**Aim of the exercise**
Using the records that appear below, write out exactly the lines from the one with "bmesh.ops.recalc_face_normals(mesh, faces=mesh.faces)" through the one with "a plain floor.", keeping both end lines.

####################

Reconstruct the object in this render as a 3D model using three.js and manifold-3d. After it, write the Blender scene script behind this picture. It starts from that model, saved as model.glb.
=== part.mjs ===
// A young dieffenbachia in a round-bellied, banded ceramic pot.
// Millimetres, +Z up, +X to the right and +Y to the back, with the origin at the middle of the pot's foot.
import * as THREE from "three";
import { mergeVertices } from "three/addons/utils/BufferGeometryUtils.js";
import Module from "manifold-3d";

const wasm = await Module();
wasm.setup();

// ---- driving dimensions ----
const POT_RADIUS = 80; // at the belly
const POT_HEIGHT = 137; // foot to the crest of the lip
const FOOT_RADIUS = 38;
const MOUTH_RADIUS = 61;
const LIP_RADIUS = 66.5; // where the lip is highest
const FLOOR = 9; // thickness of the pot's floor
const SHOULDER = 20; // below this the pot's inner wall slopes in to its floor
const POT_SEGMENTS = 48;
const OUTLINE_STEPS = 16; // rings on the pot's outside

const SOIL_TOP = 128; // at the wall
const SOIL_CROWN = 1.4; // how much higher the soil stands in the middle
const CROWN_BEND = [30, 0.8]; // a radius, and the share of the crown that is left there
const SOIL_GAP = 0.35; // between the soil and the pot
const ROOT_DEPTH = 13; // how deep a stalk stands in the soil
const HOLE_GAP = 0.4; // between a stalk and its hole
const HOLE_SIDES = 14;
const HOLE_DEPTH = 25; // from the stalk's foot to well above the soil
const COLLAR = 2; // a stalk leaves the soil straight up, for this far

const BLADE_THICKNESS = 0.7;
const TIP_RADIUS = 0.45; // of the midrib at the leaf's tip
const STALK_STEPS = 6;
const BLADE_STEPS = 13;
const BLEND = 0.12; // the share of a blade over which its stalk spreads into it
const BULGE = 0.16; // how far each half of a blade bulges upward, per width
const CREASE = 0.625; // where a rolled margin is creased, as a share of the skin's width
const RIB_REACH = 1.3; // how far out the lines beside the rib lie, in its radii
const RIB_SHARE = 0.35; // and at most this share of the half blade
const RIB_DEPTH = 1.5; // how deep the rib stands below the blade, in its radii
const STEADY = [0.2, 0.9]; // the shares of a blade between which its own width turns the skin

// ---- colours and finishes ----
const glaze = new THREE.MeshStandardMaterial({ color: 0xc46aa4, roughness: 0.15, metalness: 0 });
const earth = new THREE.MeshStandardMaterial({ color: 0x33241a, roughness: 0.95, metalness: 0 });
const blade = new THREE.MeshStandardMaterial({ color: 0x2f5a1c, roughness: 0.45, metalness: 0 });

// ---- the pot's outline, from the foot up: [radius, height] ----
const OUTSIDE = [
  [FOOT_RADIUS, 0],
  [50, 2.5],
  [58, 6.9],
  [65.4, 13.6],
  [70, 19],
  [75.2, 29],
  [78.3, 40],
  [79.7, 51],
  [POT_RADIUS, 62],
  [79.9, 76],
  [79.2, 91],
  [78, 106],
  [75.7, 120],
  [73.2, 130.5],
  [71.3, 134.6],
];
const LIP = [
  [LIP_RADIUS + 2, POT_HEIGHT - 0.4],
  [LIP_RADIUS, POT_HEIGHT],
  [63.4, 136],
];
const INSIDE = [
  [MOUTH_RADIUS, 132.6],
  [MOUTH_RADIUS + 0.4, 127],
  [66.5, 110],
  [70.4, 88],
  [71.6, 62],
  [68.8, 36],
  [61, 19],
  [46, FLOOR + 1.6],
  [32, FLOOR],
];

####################

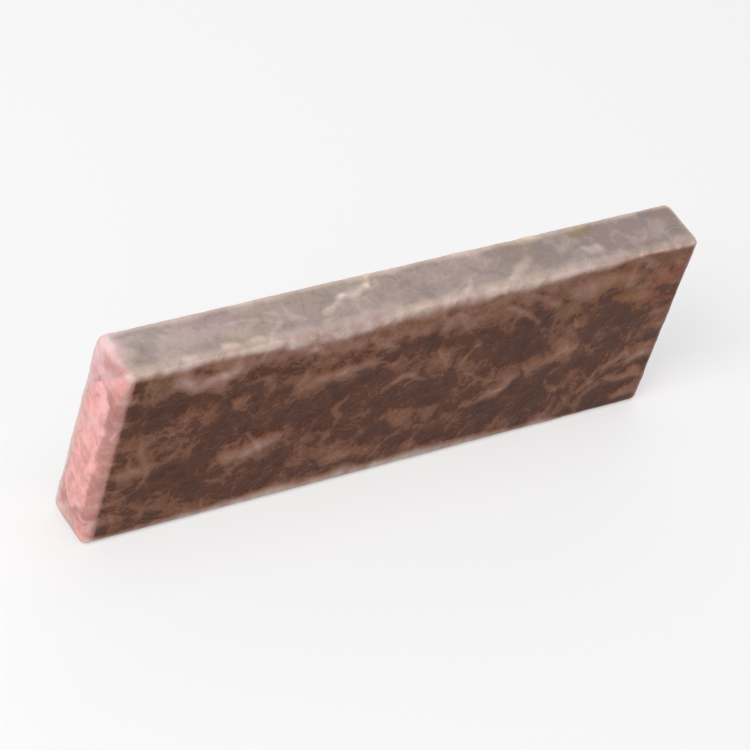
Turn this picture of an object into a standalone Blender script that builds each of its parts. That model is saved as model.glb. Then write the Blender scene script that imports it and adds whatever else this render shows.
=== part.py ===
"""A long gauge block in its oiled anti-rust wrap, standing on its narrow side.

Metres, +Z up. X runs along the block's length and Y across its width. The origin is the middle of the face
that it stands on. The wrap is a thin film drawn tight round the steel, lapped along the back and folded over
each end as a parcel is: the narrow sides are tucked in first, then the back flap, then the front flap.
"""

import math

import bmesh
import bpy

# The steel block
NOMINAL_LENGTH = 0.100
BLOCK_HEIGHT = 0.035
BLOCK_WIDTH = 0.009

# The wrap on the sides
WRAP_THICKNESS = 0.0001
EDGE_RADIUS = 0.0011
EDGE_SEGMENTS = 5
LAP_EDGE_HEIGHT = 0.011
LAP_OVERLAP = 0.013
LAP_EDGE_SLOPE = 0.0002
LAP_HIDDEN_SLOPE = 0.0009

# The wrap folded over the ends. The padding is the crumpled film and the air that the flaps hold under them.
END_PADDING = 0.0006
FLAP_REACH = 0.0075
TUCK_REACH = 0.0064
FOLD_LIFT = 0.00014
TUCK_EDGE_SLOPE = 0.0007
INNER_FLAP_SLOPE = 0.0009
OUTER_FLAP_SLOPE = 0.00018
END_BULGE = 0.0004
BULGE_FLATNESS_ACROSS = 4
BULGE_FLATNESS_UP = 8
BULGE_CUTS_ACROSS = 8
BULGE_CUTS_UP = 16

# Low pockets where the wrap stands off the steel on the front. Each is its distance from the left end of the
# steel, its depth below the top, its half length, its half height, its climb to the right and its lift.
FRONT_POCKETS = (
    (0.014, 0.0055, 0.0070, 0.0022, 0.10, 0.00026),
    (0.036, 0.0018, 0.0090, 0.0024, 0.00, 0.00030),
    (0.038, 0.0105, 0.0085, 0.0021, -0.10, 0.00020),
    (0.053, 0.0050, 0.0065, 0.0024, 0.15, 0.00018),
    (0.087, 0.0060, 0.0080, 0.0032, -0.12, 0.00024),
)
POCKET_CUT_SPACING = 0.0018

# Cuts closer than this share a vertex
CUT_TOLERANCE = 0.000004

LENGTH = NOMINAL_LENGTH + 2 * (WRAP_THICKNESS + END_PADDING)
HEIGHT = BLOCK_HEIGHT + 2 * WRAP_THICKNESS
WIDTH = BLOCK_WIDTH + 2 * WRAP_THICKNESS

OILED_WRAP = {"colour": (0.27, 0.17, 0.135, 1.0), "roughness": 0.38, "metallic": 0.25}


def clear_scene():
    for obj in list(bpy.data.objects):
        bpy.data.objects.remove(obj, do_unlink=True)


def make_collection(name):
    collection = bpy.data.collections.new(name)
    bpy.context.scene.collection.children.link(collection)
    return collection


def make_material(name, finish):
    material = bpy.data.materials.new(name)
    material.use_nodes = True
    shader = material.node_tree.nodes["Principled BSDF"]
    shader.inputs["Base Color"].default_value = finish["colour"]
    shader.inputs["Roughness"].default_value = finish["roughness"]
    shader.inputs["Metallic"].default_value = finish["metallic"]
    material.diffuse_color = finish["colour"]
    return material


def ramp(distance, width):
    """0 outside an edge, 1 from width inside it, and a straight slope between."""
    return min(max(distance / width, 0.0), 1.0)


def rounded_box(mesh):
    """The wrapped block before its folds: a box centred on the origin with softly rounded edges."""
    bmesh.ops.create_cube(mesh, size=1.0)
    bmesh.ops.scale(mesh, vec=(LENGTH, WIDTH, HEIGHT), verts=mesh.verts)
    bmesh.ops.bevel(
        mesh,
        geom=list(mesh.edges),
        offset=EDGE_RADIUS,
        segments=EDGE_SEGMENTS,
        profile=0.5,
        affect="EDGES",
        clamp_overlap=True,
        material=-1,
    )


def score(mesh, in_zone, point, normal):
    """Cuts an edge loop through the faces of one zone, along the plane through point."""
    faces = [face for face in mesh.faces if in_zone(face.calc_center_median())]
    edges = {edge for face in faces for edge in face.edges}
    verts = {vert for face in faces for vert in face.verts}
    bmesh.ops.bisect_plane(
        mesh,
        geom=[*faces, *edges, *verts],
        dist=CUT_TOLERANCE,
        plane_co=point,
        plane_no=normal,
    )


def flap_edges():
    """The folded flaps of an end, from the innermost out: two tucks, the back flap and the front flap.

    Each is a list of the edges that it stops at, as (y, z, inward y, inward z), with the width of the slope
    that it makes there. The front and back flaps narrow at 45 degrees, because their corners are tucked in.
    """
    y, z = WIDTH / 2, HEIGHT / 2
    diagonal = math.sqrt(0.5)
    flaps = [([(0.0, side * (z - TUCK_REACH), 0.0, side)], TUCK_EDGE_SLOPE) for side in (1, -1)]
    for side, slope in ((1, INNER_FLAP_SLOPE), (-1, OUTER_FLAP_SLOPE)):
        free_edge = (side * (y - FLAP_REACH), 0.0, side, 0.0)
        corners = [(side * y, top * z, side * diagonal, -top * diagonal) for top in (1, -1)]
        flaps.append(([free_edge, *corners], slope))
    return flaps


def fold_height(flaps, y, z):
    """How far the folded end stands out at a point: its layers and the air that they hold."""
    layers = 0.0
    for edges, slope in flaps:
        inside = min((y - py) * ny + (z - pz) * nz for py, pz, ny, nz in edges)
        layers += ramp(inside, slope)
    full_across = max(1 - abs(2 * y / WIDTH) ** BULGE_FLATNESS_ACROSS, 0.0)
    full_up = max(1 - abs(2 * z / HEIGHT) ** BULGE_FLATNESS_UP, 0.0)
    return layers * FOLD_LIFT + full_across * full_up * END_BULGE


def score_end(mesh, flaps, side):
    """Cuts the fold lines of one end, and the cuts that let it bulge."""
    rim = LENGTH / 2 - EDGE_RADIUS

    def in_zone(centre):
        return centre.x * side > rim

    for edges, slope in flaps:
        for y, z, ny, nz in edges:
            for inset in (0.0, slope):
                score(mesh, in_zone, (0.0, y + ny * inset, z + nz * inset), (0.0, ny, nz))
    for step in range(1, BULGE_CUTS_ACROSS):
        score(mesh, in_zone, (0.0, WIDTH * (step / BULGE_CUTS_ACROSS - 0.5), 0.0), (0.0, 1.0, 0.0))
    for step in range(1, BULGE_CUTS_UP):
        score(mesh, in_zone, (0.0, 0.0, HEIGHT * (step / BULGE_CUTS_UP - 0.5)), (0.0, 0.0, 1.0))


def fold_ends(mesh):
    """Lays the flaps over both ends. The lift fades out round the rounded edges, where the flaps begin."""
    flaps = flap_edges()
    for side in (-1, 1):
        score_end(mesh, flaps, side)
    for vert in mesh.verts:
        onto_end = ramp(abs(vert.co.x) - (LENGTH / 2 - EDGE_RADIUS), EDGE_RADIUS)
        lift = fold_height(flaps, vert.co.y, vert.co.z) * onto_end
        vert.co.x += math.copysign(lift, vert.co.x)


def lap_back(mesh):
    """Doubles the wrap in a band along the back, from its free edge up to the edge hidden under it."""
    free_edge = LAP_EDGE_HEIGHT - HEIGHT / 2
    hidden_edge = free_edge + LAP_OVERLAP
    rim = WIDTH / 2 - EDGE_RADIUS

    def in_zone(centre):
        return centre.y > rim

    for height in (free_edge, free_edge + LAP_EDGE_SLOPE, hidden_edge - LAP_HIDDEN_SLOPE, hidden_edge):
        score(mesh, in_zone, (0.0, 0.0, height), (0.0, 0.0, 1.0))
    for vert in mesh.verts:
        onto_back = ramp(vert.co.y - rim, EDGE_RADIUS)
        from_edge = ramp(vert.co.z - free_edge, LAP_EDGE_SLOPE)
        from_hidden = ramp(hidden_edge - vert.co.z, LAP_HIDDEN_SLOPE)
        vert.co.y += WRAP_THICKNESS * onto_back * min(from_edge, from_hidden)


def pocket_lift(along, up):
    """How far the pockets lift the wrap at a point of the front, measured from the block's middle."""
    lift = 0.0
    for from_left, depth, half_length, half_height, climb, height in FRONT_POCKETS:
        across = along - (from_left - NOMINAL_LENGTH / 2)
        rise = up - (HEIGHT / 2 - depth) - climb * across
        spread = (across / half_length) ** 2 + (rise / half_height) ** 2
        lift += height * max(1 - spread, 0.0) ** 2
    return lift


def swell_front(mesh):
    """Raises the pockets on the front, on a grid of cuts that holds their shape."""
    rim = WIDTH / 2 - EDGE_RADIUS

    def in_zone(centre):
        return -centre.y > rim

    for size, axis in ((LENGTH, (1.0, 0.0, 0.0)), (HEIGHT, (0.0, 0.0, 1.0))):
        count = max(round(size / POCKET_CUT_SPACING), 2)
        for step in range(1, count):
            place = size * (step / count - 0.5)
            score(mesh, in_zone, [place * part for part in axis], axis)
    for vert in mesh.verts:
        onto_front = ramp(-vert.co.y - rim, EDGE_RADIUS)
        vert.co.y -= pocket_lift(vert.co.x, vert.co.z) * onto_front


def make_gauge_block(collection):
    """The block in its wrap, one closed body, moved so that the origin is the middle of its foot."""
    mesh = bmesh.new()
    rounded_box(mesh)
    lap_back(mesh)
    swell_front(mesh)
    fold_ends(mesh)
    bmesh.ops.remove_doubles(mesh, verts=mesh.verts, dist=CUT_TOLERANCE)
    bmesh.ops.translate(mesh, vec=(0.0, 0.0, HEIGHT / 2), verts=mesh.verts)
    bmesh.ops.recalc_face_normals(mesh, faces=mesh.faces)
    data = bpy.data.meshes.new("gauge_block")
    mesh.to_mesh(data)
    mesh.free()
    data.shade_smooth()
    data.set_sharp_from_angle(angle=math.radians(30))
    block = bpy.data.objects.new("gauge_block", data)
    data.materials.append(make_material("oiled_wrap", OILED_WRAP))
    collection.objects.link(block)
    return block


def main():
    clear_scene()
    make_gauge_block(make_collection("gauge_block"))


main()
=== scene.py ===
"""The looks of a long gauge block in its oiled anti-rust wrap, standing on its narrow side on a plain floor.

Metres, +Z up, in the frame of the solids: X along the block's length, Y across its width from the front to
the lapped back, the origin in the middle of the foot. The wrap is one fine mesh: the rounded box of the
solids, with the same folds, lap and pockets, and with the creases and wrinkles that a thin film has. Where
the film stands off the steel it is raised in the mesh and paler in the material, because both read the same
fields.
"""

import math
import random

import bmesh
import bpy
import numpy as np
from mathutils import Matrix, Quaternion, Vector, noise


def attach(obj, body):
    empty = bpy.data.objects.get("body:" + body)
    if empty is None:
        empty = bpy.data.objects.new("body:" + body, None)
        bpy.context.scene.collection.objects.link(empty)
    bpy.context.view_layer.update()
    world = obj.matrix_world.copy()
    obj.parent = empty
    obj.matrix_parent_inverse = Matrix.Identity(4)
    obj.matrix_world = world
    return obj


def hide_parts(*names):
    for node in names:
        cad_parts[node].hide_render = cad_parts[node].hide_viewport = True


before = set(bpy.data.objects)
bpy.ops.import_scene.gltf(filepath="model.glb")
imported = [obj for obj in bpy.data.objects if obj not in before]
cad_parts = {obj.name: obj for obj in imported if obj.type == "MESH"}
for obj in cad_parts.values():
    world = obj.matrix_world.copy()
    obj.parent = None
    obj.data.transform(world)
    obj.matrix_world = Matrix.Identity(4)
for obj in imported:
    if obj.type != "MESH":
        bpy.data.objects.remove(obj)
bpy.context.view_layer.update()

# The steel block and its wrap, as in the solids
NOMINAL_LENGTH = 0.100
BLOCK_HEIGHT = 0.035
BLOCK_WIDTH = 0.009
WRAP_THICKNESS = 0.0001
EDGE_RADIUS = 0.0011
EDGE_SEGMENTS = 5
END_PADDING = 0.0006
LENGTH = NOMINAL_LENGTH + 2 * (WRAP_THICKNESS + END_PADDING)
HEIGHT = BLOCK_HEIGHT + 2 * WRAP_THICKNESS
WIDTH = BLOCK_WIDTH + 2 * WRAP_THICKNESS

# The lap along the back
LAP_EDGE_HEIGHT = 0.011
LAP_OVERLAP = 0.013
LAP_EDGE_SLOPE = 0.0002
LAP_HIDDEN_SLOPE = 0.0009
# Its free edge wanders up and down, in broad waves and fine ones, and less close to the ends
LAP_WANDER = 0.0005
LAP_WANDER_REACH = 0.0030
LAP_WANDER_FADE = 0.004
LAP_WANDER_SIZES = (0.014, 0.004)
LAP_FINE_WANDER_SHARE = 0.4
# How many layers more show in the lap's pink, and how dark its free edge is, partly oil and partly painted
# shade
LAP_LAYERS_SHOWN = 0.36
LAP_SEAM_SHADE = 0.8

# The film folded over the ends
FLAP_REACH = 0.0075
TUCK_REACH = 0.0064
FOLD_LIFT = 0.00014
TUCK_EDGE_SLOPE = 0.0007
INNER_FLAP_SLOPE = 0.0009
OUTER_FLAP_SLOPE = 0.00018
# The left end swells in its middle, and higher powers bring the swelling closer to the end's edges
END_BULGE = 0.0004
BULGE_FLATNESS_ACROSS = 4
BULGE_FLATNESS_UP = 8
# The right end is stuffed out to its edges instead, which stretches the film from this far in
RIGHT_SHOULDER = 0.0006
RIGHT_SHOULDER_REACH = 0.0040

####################

**Expected output**
    bmesh.ops.recalc_face_normals(mesh, faces=mesh.faces)
    data = bpy.data.meshes.new("gauge_block")
    mesh.to_mesh(data)
    mesh.free()
    data.shade_smooth()
    data.set_sharp_from_angle(angle=math.radians(30))
    block = bpy.data.objects.new("gauge_block", data)
    data.materials.append(make_material("oiled_wrap", OILED_WRAP))
    collection.objects.link(block)
    return block


def main():
    clear_scene()
    make_gauge_block(make_collection("gauge_block"))


main()
=== scene.py ===
"""The looks of a long gauge block in its oiled anti-rust wrap, standing on its narrow side on a plain floor.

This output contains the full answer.